As the local TV giant Nexstar seeks to expand its reach with its $6.2 billion TEGNA acquisition, the union that represents some of its employees is planning to foment a shareholder revolt.

The Communications Workers of America, which represents hundreds of workers at Nexstar-owned TV stations through the National Association of Broadcast Employees and Technicians, said Monday that it intends to propose five “governance proposals” at Nexstar’s upcoming annual meeting, and will solicit shareholder approval for them.

The CWA has been a vocal opponent to Nexstar’s TEGNA deal, arguing that it will result in a paring back of local news and jobs in the markets in which it owns multiple stations. But the deal has secured the approval of President Donald Trump, who wrote that it would create “more competition against THE ENEMY, the Fake News National TV Networks.”

FCC Chairman Brendan Carr has also indicated he supports the deal, though the legality over whether the FCC can unilaterally raise the 39 percent TV station ownership cap is not entirely clear.

The CWA’s proposals would change the rules around calling special meetings and nominating directors, and proposals for securing shareholder approval on major M&A, and for the board to create an independent chairman, or at the very least name a lead independent director (Perry Sook is currently chairman and CEO).

A spokesperson for Nexstar declined to comment.
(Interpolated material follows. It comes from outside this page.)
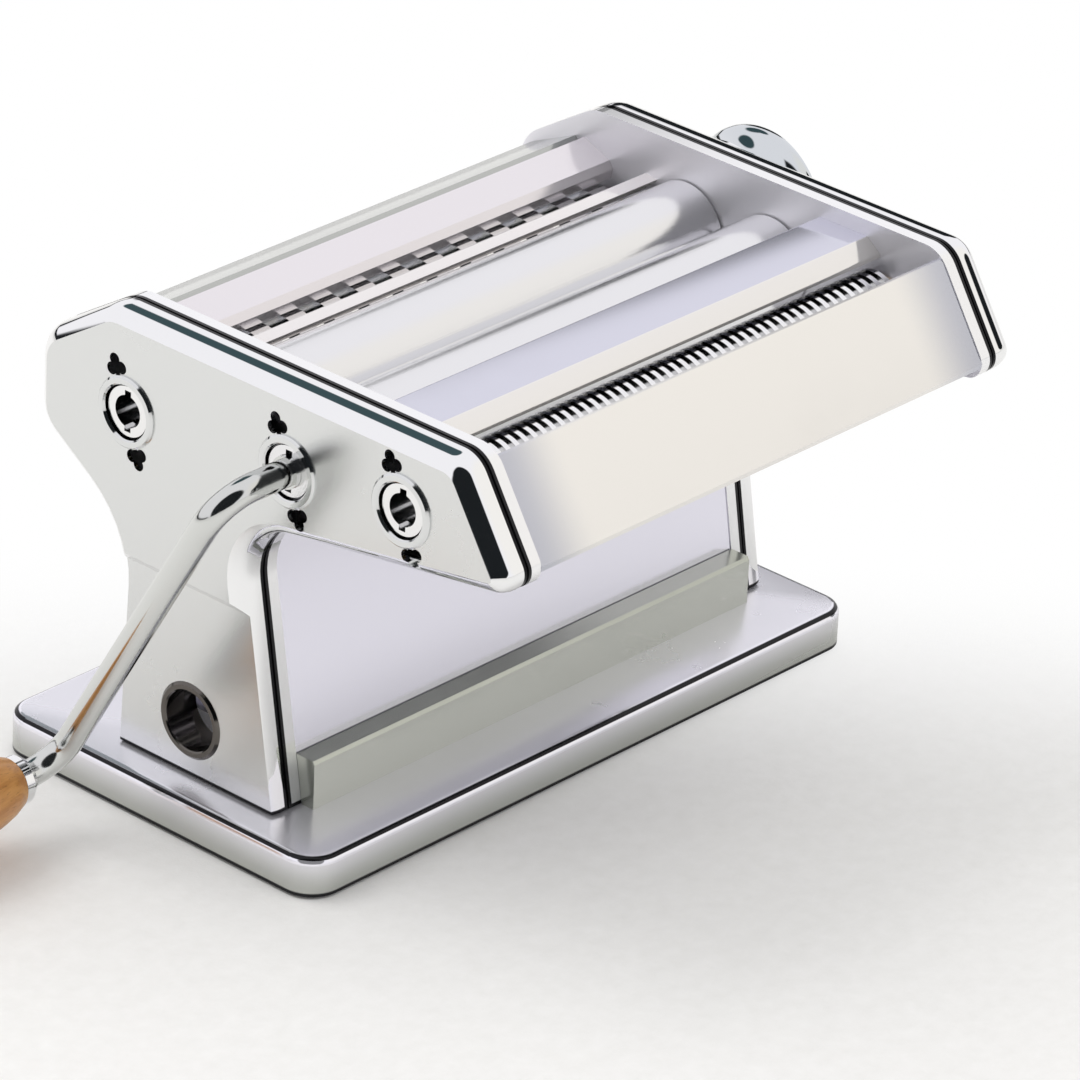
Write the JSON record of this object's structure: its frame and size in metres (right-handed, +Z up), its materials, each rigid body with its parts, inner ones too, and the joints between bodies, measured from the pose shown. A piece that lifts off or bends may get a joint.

“Nexstar’s board lacks independent leadership from Chair and CEO Perry Sook, contributing to a record of governance problems that are harmful to shareholders,” NABET-CWA President Charlie Braico said in a statement. “Despite strong shareholder support for an independent board chair, the company has delayed implementation of this policy as a condition of its employment agreement with Sook and the board has not even appointed a lead independent director. Now company leadership is engaged in empire-building through the proposed TEGNA transaction to the detriment of shareholders. These management problems extend to labor relations as well – Nexstar has repeatedly engaged in frivolous appeals, wasting resources rather than complying with administrative and court decisions requiring it to recognize its workers’ unions at multiple locations. By advancing an independent solicitation, we can ensure shareholders are afforded their right to a voice on the Company’s governance shortcomings.”